**SET EXERCISE**
Repeat exactly, and only, the lines from the one that contains "What bpy script" through the one that contains "SHARP_EDGE_ANGLE = math.radians(40)", both ends included.

Data extracted from a collection

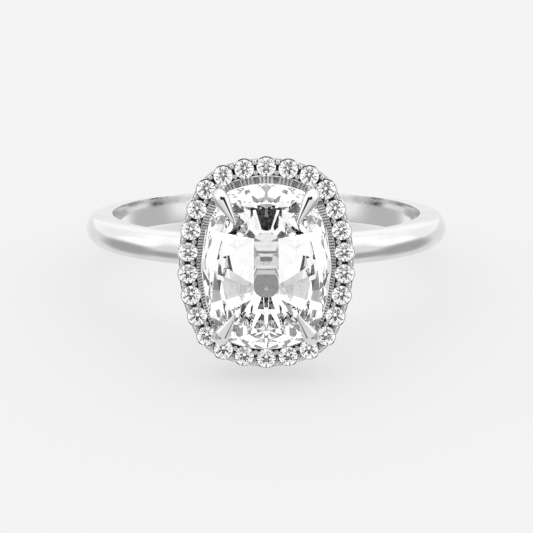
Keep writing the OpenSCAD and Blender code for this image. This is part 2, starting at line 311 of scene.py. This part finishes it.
def round_the_cushion(section):
    """Sweeps a closed section round the whole cushion. A corner of it is its place across the frame, its
    height and the width of its rounding."""
    bm = bmesh.new()
    corners = [bm.verts.new((x, 0, z)) for x, z, _ in section]
    bm.faces.new(corners)
    for corner, (_, _, width) in zip(corners, section):
        soften(bm, [corner], width, 3)
    bmesh.ops.delete(bm, geom=bm.faces[:], context="FACES_ONLY")
    bmesh.ops.transform(bm, matrix=on_halo(0), verts=bm.verts)
    ring = bm.edges[:]
    for c, r, a, b in path:
        made = bmesh.ops.spin(bm, geom=ring, cent=(c.x, c.y, 0), axis=(0, 0, 1), angle=b - a,
                              steps=ceil(r * (a - b) / frame_step), use_merge=False)
        ring = only(bmesh.types.BMEdge, made["geom_last"])
    bmesh.ops.remove_doubles(bm, verts=bm.verts, dist=touching)
    bmesh.ops.recalc_face_normals(bm, faces=bm.faces)
    return bm


def shaped(thing, *cuts):
    """The mesh of thing after each (operation, tool) of cuts. All the objects are then gone."""
    for how, tool in cuts:
        m = thing.modifiers.new(how, "BOOLEAN")
        m.operation, m.object, m.solver = how, tool, "EXACT"
    bpy.context.view_layer.update()
    mesh = bpy.data.meshes.new_from_object(thing.evaluated_get(bpy.context.evaluated_depsgraph_get()))
    bm = bmesh.new()
    bm.from_mesh(mesh)
    for o in [thing] + [tool for _, tool in cuts]:
        bpy.data.objects.remove(o)
    return bm


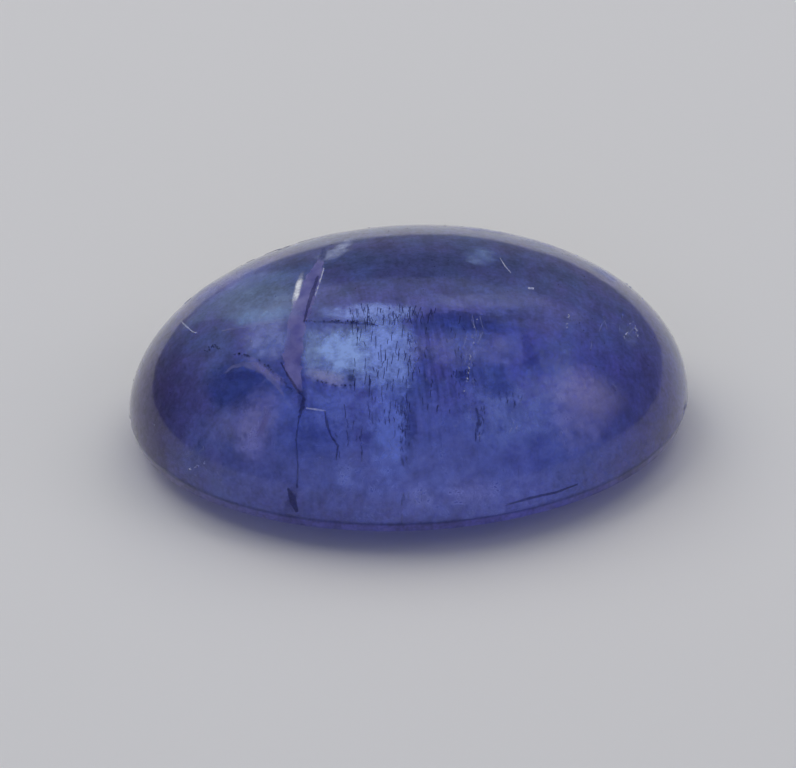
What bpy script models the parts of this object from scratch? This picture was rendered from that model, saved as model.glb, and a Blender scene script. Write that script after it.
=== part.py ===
"""An oval tanzanite cabochon: high polished dome, narrow girdle band, low convex back with a small flat spot.

The stone is one turned solid squeezed to an oval. X is its length, Y its width and +Z points up through
the dome. The origin is under the middle of the stone, on the surface that it rests on. Units are metres.
"""

import math

import bmesh
import bpy
from mathutils import Matrix

# Driving dimensions
STONE_LENGTH = 0.0120
STONE_WIDTH = 0.0091
DOME_HEIGHT = 0.00339
GIRDLE_BAND_HEIGHT = 0.00022
GIRDLE_BAND_TAPER = 0.00006
BACK_DEPTH = 0.00050
FLAT_SPOT_LENGTH = 0.0032

# Fineness of the turned surface
TURN_STEPS = 80
DOME_RINGS = 24
BACK_RINGS = 6
MERGE_DISTANCE = 0.000001
SHARP_EDGE_ANGLE = math.radians(40)

# Finish of the polished stone
VIOLET_BLUE = (0.045, 0.050, 0.260, 1.0)
POLISH_ROUGHNESS = 0.06
TANZANITE_IOR = 1.69
BODY_TRANSMISSION = 0.85

GIRDLE_RADIUS = STONE_LENGTH / 2
GIRDLE_HEIGHT = BACK_DEPTH + GIRDLE_BAND_HEIGHT


def clear_scene():
    """Remove every object, so that the stone is alone."""
    for obj in list(bpy.data.objects):
        bpy.data.objects.remove(obj, do_unlink=True)


def dome_points():
    """A quarter of an ellipse from the top of the dome down to the girdle's upper edge."""
    points = []
    for ring in range(DOME_RINGS + 1):
        angle = math.pi / 2 * (1 - ring / DOME_RINGS)
        radius = GIRDLE_RADIUS * math.cos(angle) if ring else 0.0
        points.append((radius, 0.0, GIRDLE_HEIGHT + DOME_HEIGHT * math.sin(angle)))
    return points


def back_points():
    """A shallow curve from the girdle's lower edge in to the flat spot, and across it to the axis."""
    edge_radius = GIRDLE_RADIUS - GIRDLE_BAND_TAPER
    flat_radius = FLAT_SPOT_LENGTH / 2
    points = []
    for ring in range(BACK_RINGS + 1):
        share = 1 - ring / BACK_RINGS
        radius = flat_radius + (edge_radius - flat_radius) * share
        points.append((radius, 0.0, BACK_DEPTH * share**2))
    points.append((0.0, 0.0, 0.0))
    return points


def half_profile():
    """The stone's half section at +X, from the top of the dome to the middle of the flat spot."""
    outline = bmesh.new()
    corners = [outline.verts.new(point) for point in dome_points() + back_points()]
    for upper, lower in zip(corners, corners[1:]):
        outline.edges.new((upper, lower))
    mesh = bpy.data.meshes.new("half_profile")
    outline.to_mesh(mesh)
    outline.free()
    return mesh


def turn(profile_object):
    """Turn the profile about Z and return the closed round form as a mesh."""
    screw = profile_object.modifiers.new("turn", "SCREW")
    screw.steps = TURN_STEPS
    screw.render_steps = TURN_STEPS
    screw.use_merge_vertices = True
    screw.merge_threshold = MERGE_DISTANCE
    graph = bpy.context.evaluated_depsgraph_get()
    return bpy.data.meshes.new_from_object(profile_object.evaluated_get(graph))


def polished_tanzanite():
    """Violet-blue zoisite with a glassy polish that lets some light through."""
    material = bpy.data.materials.new("polished_tanzanite")
    material.use_nodes = True
    shader = material.node_tree.nodes["Principled BSDF"]
    shader.inputs["Base Color"].default_value = VIOLET_BLUE
    shader.inputs["Metallic"].default_value = 0.0
    shader.inputs["Roughness"].default_value = POLISH_ROUGHNESS
    shader.inputs["IOR"].default_value = TANZANITE_IOR
    shader.inputs["Transmission Weight"].default_value = BODY_TRANSMISSION
    return material


def build_stone(collection):
    """The whole cabochon as one object: turned round, then squeezed across to its oval."""
    blank = bpy.data.objects.new("turned_blank", half_profile())
    collection.objects.link(blank)
    mesh = turn(blank)
    mesh.name = "tanzanite"
    bpy.data.objects.remove(blank, do_unlink=True)
    mesh.transform(Matrix.Diagonal((1.0, STONE_WIDTH / STONE_LENGTH, 1.0, 1.0)))
    mesh.shade_smooth()
    mesh.set_sharp_from_angle(angle=SHARP_EDGE_ANGLE)
    mesh.materials.clear()
    mesh.materials.append(polished_tanzanite())
    stone = bpy.data.objects.new("tanzanite", mesh)
    collection.objects.link(stone)
    return stone


def main():
    """Build the cabochon in a collection of its own."""
    clear_scene()
    collection = bpy.data.collections.new("tanzanite_cabochon")
    bpy.context.scene.collection.children.link(collection)
    build_stone(collection)


main()
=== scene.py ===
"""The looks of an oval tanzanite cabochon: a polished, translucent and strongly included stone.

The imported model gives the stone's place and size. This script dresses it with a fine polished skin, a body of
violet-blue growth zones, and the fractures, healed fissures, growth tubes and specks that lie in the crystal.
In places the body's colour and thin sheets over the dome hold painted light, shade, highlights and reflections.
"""

import logging
import math
import random
from collections.abc import Sequence
from dataclasses import dataclass, replace
from enum import Enum
from functools import cache
from typing import Any

import bmesh
import bpy
from mathutils import Matrix, Vector, noise


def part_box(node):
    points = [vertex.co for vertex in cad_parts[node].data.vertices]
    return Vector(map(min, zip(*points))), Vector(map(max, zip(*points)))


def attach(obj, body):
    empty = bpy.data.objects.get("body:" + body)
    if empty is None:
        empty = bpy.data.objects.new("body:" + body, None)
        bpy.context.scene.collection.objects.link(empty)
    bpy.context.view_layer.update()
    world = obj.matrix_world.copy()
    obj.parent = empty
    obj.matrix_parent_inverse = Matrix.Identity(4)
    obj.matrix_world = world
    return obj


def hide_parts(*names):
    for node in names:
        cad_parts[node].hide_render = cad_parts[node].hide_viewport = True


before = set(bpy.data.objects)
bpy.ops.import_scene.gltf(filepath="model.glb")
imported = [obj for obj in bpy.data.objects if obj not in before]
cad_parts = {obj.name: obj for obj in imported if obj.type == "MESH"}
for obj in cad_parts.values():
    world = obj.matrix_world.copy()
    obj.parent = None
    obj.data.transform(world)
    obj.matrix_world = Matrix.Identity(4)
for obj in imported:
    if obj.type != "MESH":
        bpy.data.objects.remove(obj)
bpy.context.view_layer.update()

log = logging.getLogger("tanzanite_cabochon")

MM = 0.001
STONE = "tanzanite"
BODY = "root"
FRAME_WIDTH = 796
FRAME_HEIGHT = 768
SENSOR_WIDTH = 36.0
TANZANITE_IOR = 1.69
POLISH_IOR = 1.5
POLISH_ROUGHNESS = 0.015

# Sockets that share a name with another one of their node, by place
MIX_A, MIX_B, MIX_RESULT = 6, 7, 2
RANGE_FROM_MIN, RANGE_FROM_MAX, RANGE_TO_MIN, RANGE_TO_MAX = 7, 8, 9, 10
RANDOM_NUMBER = 1

Pixel = tuple[float, float]
Line = tuple[Pixel, ...]
Colour = tuple[float, float, float, float]


class Tone(Enum):
    """Colours that the crystal's growth zones show, and painted light, shade and reflection, as sRGB hex."""

    BODY_BLUE = "#87a0e6"
    BODY_VIOLET = "#9490e2"
    # Clearer crystal, made paler by painted light that comes through it
    CLEAR_AND_LIT_BLUE = "#b9d0ff"
    # Painted reflection: the steel-blue reflection of the blue window box at the upper left
    PAINTED_STEEL_REFLECTION = "#b8d0e8"
    NAVY = "#4660b6"
    DEEP_NAVY = "#2b3a8c"
    INDIGO = "#857dd0"
    PLUM_DARK = "#5b4590"
    # Painted light: the violet glow painted on the band and the back under the girdle
    GLOW = "#b7a8f4"
    # Painted light: light from the floor that shows through the stone's lower half
    PAINTED_FLOOR_GLOW = "#aab4ff"


def linear(hex_code: str) -> Colour:
    """Turn an sRGB hex colour to linear values.

    Args:
        hex_code: the colour, such as "#6f7cc8".

    Returns:
        Linear red, green and blue, and an alpha of 1.
    """
    channels = [int(hex_code[start : start + 2], 16) / 255 for start in (1, 3, 5)]
    values = [c / 12.92 if c <= 0.04045 else ((c + 0.055) / 1.055) ** 2.4 for c in channels]
    return (*values, 1.0)


def add(tree: bpy.types.NodeTree, kind: str, settings: dict[str, Any] | None = None,
        inputs: dict[Any, Any] | None = None) -> bpy.types.Node:
    """Add a node with its settings, and its inputs as plain values or links.

    Args:
        tree: the shader or geometry tree.
        kind: the node's type name.
        settings: the node's properties by name.
        inputs: a value, or a socket to link, for each input by name or place.

    Returns:
        The new node.
    """
    node = tree.nodes.new(kind)
    for name, value in (settings or {}).items():
        setattr(node, name, value)
    for key, value in (inputs or {}).items():
        if isinstance(value, bpy.types.NodeSocket):
            tree.links.new(value, node.inputs[key])
        else:
            node.inputs[key].default_value = value
    return node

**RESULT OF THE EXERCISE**
What bpy script models the parts of this object from scratch? This picture was rendered from that model, saved as model.glb, and a Blender scene script. Write that script after it.
=== part.py ===
"""An oval tanzanite cabochon: high polished dome, narrow girdle band, low convex back with a small flat spot.

The stone is one turned solid squeezed to an oval. X is its length, Y its width and +Z points up through
the dome. The origin is under the middle of the stone, on the surface that it rests on. Units are metres.
"""

import math

import bmesh
import bpy
from mathutils import Matrix

# Driving dimensions
STONE_LENGTH = 0.0120
STONE_WIDTH = 0.0091
DOME_HEIGHT = 0.00339
GIRDLE_BAND_HEIGHT = 0.00022
GIRDLE_BAND_TAPER = 0.00006
BACK_DEPTH = 0.00050
FLAT_SPOT_LENGTH = 0.0032

# Fineness of the turned surface
TURN_STEPS = 80
DOME_RINGS = 24
BACK_RINGS = 6
MERGE_DISTANCE = 0.000001
SHARP_EDGE_ANGLE = math.radians(40)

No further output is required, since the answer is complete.